C’est là aussi que le coach donne ses dernières consignes, quelques instants avant la minute de silence qui est observée avant chaque rencontre en hommage aux victimes de la pandémie.
« C’est assez perturbant de faire son discours d’avant match dans la tribune, mais il faut bien s’adapter, relativise Baba Seck. On n’a pas vraiment le choix et il faut préserver la santé de tous. » Dans une capitale mauritanienne où les gestes barrières semblent un peu oubliés ces derniers temps, le football veut montrer l’exemple. Le port du masque est obligatoire autour du terrain et dans la tribune officielle, où dirigeants et journalistes ne peuvent entrer qu’après un relevé de température et munis d’un badge.
Les Mourabitounes face aux Lions de la Teranga
« On a mis en place un protocole assez contraignant, mais il nous permet de voir l’avenir sereinement, estime Pape Amghar Dieng. Tous les présidents de club se sont engagés à faire respecter les mesures barrières pendant les matchs, mais aussi lors des entraînements qui ont repris dans les clubs aux alentours du 10 août. »
La reprise des championnats de Super D1 et Super D2 annoncent aussi celle des matchs internationaux. Tous les Mauritaniens ont déjà les yeux tournés vers la rencontre amicale qui opposera leur équipe au géant sénégalais, le 13 octobre à Thiès. En vue de la préparation de ce derby et des prochaines échéances, le sélectionneur Corentin Martins a fait le déplacement depuis la France pour assister à cette reprise du championnat.
« Je reviens en Mauritanie après neuf mois d’absence, se félicite l’ancien meneur de jeu des Bleus, qui a qualifié les Mourabitounes pour leur première Coupe d’Afrique des nations (CAN) en juillet 2019 en Egypte. Il était important pour moi de voir évoluer les joueurs locaux et de constater leur état de forme. »

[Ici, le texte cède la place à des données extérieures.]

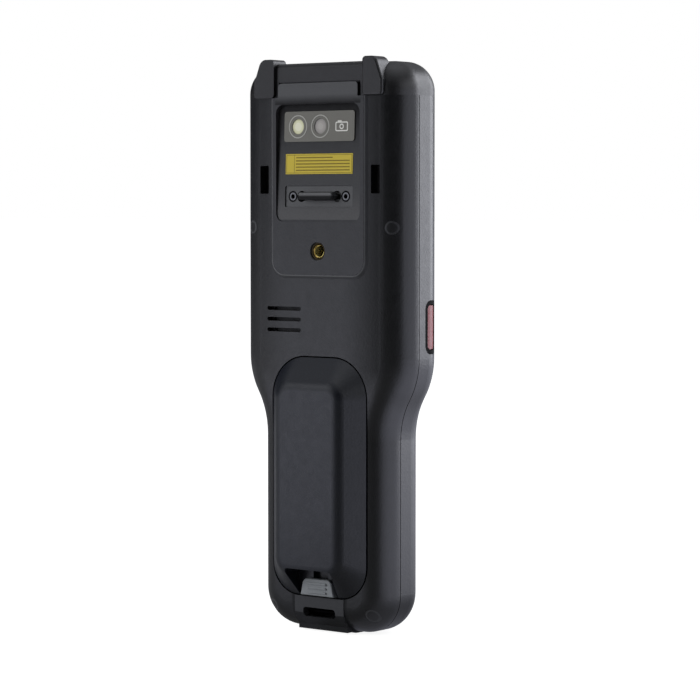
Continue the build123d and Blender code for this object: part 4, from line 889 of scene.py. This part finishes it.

A la lueur de ce premier match, il reste à fluidifier les combinaisons de jeu, à retrouver des automatismes. « On a vu assez peu d’intensité, mais les joueurs vont gagner en confiance au fil des rencontres, ajoute Moustapha Sall, adjoint du sélectionneur. Après quasiment six mois d’interruption, il faut du temps de jeu pour retrouver du rythme. »
Pierre Lepidi (envoyé spécial à Nouakchott, Mauritanie)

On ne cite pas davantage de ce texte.